Kate R.
Yelp
I've seen a few reviews for UNT lately, so I thought I should add my review to the mix.
I graduated from UNT in August of 2008 (Bachelors in History, minor in Anthropology, damn close to a minor in French), transferring here from UT Austin in 2004. Yes, I transferred to UNT from UT. Sometimes, when people hear that, they think I might be truly insane or possibly retarded.
However, I'm glad I made the change. Yes, UT is an amazing school, but it wasn't the place I needed to be at that time in my life for a variety of reasons. UNT was. It's smaller than UT, cheaper than UT, and I did well here.
There are downsides to living in Denton, but these are not specifically related to UNT itself: Yes, housing can suck. I was a transfer student, so I don't know about the policy requiring freshman to live on campus the first year. I lived on campus at UT, so whatever. If that really is a requirement and it really isn't an option for you: go to a community college the first year and then transfer in. Housing in Denton can suck. Either there are student-only apartments.. expensive, pre-furnished, required room-mates (OR no room-mates for 4x the money), ghetto one room apartments with the paint peeling near campus for too much money, slightly nicer places further away from campus... Jobs: yeah, it's a college town, so employment can be hard to come by. Get a car, drive to Lewisville, Flower Mound, Highland Village, etc. to work. I did.

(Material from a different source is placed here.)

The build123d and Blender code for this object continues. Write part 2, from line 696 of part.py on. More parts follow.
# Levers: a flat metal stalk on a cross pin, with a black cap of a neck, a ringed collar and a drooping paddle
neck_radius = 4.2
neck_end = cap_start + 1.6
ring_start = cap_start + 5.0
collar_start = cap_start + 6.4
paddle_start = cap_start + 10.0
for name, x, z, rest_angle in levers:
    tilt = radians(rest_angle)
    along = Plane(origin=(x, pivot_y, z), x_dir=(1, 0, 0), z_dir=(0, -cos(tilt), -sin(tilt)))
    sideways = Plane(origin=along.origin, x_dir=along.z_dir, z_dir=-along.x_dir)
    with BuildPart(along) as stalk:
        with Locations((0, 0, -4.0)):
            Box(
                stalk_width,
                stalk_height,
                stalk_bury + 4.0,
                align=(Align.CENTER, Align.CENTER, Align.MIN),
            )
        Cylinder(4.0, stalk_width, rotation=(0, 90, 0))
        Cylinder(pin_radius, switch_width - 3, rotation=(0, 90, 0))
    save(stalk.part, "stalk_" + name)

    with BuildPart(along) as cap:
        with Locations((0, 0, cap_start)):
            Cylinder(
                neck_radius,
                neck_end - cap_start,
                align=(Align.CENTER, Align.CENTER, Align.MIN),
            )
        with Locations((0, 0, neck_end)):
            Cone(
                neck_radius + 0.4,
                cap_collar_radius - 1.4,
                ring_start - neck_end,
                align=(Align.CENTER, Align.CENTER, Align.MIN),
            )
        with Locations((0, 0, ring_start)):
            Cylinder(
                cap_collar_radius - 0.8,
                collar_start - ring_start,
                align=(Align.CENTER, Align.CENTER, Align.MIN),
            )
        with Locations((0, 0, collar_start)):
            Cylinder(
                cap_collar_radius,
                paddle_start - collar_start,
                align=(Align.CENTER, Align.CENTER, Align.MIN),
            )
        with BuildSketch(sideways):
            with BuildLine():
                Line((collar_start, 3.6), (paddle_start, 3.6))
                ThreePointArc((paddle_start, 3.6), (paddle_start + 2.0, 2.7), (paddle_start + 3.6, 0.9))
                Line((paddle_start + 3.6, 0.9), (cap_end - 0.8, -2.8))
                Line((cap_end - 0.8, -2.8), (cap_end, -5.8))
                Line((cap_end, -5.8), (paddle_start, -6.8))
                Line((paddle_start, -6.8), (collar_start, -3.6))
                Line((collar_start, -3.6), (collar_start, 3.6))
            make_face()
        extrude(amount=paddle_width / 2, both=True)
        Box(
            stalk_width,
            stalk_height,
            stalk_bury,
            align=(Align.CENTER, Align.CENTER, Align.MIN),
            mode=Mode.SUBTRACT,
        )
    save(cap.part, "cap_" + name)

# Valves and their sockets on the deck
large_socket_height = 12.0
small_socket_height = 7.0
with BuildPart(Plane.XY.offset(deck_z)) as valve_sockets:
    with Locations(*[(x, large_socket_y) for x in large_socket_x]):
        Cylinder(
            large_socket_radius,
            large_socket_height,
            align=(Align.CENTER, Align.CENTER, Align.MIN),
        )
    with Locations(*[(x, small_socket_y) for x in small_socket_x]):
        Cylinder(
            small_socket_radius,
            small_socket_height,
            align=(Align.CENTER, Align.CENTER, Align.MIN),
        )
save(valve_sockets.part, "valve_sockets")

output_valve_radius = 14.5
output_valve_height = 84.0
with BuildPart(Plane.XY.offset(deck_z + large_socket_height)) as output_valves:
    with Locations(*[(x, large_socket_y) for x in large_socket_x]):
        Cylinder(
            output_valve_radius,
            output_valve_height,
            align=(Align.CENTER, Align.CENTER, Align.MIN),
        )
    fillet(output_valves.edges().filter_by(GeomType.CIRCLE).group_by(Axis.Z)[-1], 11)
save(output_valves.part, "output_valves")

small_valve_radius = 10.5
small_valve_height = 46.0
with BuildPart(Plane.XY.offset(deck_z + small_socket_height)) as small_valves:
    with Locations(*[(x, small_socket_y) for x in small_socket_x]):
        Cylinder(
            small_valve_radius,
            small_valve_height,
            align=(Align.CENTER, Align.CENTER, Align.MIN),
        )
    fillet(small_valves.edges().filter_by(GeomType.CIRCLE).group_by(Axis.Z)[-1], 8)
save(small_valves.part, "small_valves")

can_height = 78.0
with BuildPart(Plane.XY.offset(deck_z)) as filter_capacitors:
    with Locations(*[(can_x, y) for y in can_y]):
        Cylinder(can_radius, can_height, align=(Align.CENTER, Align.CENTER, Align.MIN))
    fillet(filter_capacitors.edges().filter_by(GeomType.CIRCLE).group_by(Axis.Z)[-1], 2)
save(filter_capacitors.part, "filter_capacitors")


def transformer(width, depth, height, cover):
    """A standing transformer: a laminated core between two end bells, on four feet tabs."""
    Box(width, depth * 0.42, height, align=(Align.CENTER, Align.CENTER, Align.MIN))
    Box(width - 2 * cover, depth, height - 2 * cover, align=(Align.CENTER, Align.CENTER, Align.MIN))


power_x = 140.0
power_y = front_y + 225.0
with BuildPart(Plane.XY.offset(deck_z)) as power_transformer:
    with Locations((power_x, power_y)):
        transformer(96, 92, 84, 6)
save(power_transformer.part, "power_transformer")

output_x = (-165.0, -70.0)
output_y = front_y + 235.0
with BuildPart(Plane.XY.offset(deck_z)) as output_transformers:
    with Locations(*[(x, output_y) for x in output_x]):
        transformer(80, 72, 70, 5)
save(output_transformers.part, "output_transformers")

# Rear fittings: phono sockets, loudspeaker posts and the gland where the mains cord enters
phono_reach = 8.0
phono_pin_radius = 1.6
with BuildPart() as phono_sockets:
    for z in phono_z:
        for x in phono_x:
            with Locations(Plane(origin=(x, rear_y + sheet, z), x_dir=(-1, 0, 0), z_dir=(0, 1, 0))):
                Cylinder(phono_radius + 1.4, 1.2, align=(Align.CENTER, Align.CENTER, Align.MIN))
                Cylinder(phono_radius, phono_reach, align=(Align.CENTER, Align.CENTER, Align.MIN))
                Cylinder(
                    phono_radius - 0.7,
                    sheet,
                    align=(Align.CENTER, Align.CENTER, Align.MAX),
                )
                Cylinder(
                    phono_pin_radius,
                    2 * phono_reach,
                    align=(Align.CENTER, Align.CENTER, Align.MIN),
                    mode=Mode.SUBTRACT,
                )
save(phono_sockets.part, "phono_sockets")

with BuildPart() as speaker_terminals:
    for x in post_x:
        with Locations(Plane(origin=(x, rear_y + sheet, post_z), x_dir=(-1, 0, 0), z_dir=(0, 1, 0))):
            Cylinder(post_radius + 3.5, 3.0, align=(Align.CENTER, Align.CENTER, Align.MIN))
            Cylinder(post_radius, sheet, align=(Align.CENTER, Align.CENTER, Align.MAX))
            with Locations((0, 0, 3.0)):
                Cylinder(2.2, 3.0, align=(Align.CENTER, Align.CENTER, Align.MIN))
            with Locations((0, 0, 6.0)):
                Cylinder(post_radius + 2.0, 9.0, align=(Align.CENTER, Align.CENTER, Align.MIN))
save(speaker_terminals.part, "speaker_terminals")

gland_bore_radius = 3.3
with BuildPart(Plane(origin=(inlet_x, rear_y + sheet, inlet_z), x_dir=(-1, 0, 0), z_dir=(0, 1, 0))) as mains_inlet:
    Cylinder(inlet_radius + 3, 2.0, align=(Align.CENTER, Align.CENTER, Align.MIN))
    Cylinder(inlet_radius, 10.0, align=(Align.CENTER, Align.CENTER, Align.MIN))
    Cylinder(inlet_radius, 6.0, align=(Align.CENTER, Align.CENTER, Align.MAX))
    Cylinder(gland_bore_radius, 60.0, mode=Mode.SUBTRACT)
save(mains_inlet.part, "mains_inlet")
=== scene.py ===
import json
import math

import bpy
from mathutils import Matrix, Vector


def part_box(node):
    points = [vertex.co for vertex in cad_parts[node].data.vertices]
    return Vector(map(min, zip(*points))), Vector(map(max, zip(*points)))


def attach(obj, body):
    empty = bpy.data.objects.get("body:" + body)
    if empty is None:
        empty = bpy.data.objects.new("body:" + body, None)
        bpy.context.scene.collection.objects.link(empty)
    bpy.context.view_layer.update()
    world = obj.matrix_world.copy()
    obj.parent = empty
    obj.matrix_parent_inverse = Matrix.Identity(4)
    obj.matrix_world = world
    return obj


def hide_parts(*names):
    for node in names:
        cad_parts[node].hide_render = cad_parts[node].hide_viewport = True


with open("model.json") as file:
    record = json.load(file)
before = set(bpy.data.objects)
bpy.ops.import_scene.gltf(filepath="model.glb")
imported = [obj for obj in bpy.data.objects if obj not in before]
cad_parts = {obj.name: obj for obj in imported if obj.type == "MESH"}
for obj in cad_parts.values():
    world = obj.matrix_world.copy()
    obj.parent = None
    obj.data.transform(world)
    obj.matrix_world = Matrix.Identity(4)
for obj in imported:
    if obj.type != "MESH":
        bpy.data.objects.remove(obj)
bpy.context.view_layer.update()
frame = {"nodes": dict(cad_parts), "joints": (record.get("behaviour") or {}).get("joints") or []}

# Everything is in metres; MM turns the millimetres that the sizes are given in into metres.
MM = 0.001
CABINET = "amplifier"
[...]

Cops: Yes, there are UNT and Denton cops everywhere. Don't speed, don't park where you're not supposed to and you'll be fine. I only got two tickets in Denton in the 4 years I went to school at UNT: one was a parking ticket that I deserved (and it only cost $35ish to fix), and one was an "Illegal right turn on red", which I don't think I deserved, but wasn't too expensive, either.
Classes: I thoroughly enjoyed every class I took with one notable exception (summer Sociology course where the instructor treated us like middle-schoolers at best, was way behind in her own syllabus, etc). In every OTHER class I took, the professors/instructors treated us with respect and that we were college students, not kindergartners. Always appreciated. Group projects in my classes were minimal, with the biggest one I can think of being in a UNT-required speech class. All of the professors I had were great about their office hours, answering questions, and ensuring we had earned our grades and our education.

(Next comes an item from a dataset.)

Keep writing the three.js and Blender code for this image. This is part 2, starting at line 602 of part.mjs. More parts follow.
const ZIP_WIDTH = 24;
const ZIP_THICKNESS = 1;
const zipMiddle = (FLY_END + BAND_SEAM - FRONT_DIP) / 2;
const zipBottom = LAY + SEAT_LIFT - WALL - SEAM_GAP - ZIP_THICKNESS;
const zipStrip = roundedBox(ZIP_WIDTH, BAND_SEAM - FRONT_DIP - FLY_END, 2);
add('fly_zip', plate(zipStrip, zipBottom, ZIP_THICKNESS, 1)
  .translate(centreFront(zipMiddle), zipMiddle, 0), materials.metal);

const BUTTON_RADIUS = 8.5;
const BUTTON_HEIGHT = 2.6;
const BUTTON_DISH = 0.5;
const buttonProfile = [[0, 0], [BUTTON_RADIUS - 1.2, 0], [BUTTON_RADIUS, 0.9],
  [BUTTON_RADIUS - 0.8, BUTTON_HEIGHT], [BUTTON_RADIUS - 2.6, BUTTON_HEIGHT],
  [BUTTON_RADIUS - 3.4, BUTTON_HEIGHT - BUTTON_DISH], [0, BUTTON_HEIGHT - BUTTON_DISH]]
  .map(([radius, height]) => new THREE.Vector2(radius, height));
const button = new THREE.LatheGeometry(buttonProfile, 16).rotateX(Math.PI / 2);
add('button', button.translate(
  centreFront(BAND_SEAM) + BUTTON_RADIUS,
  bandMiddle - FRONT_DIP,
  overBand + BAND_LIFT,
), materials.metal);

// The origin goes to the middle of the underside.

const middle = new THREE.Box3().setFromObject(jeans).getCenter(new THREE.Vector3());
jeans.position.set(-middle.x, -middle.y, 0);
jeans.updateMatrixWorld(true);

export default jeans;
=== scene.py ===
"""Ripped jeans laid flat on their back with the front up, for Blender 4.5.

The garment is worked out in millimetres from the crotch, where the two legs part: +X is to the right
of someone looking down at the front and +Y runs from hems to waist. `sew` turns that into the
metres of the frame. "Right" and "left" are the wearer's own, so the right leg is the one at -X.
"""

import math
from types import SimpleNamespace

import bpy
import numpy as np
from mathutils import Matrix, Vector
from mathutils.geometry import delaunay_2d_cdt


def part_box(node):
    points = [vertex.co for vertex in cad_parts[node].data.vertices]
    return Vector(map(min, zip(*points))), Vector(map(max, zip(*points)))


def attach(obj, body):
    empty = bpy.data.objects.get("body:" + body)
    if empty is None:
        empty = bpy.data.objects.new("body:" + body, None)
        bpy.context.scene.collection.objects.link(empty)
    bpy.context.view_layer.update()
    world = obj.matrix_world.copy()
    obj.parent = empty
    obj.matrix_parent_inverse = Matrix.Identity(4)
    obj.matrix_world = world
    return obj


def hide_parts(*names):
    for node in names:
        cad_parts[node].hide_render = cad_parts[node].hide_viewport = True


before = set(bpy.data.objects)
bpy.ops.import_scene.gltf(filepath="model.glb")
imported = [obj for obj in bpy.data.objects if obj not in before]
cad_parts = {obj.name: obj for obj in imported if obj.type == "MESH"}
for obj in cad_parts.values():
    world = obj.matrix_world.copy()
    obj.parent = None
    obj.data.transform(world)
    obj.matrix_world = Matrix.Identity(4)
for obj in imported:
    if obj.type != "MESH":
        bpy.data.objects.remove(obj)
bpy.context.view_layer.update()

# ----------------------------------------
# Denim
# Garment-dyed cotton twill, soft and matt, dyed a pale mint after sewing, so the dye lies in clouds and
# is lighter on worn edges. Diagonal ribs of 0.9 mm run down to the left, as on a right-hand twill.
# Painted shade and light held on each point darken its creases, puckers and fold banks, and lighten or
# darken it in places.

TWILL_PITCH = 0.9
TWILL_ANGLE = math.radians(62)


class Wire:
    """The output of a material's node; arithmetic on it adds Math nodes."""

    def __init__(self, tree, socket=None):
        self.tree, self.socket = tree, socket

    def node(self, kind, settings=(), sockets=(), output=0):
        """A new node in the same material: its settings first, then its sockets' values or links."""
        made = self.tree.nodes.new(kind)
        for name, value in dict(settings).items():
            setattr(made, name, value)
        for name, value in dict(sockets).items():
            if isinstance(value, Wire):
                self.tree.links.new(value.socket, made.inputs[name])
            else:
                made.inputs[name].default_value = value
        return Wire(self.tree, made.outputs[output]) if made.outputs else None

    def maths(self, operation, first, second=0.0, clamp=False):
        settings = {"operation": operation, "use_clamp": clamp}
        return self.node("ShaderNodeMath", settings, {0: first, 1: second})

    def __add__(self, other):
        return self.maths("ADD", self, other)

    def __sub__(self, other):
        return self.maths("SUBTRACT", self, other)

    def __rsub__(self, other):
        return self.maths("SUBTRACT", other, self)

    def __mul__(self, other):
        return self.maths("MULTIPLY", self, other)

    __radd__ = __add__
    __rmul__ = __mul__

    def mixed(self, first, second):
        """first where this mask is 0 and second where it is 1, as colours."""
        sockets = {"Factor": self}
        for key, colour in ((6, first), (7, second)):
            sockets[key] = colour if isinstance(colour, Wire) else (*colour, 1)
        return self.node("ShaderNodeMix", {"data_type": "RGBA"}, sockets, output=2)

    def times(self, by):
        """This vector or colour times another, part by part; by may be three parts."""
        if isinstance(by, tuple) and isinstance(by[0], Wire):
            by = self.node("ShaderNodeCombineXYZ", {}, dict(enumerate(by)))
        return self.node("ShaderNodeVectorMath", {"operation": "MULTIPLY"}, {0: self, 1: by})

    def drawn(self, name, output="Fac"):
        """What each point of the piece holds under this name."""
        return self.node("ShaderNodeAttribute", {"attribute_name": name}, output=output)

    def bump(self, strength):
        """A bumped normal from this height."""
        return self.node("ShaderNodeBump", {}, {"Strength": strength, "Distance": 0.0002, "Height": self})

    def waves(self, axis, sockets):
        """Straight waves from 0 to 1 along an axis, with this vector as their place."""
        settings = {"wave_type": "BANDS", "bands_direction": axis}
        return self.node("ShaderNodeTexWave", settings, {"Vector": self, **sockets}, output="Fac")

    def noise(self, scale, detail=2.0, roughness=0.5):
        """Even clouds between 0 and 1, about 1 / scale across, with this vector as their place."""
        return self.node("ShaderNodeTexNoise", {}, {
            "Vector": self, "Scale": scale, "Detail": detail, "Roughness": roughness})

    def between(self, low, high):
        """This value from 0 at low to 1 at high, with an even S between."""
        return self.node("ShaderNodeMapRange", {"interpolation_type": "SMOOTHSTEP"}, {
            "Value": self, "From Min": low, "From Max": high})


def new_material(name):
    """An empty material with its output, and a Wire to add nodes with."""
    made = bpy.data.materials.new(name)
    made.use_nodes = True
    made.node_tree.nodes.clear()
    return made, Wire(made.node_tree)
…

Staff: This (and advising) is the main reason why I'm not giving UNT 5-stars. People who work in the cashiers office in the Student Services building were more useless than useful. Other people I had to deal with (registrars, etc) were moderately more useful than cashiers, but still not amazing.
Advising was a complete joke for me. I was a transfer student, so I had required advising the first semester I was there, but never again- so I don't know why others were required to go to their advisers every semester. My History adviser was great (Dr Ken Johnson), but the Arts and Science advisers in the GAB were awful- and THEY were the ones responsible for my degree plan audit and THEY were the reason I graduated in August instead of in May. I graduated late because I was short one upper credit ELECTIVE. Despite me going to see them in the fall to make sure that everything was in order for spring.. when I came to them with my application for graduation in February, I was told I wouldn't be graduating in May. Because they missed something.
So all of the classes I took here were great (with the one exception), parking was decent (I shelled out for a Premium parking pass the last couple years and it was worth it), the train line now goes from Dallas to Denton, so grab your bike, take the train, and save cash. I learned a lot of cool stuff, I found something to study that I had never thought of before (by a total fluke), and I made friends here. A transfer student living off campus (and later in Lewisville) made friends here and had a decent time.
I'm seriously starting to miss being in school, and if I worked damn near-full time and went to school full time before.. Maybe I can do it again for a Master's degree! If I do decide to do that, UNT will most definitely be a top choice for me. Especially since more and more classes are offered online now!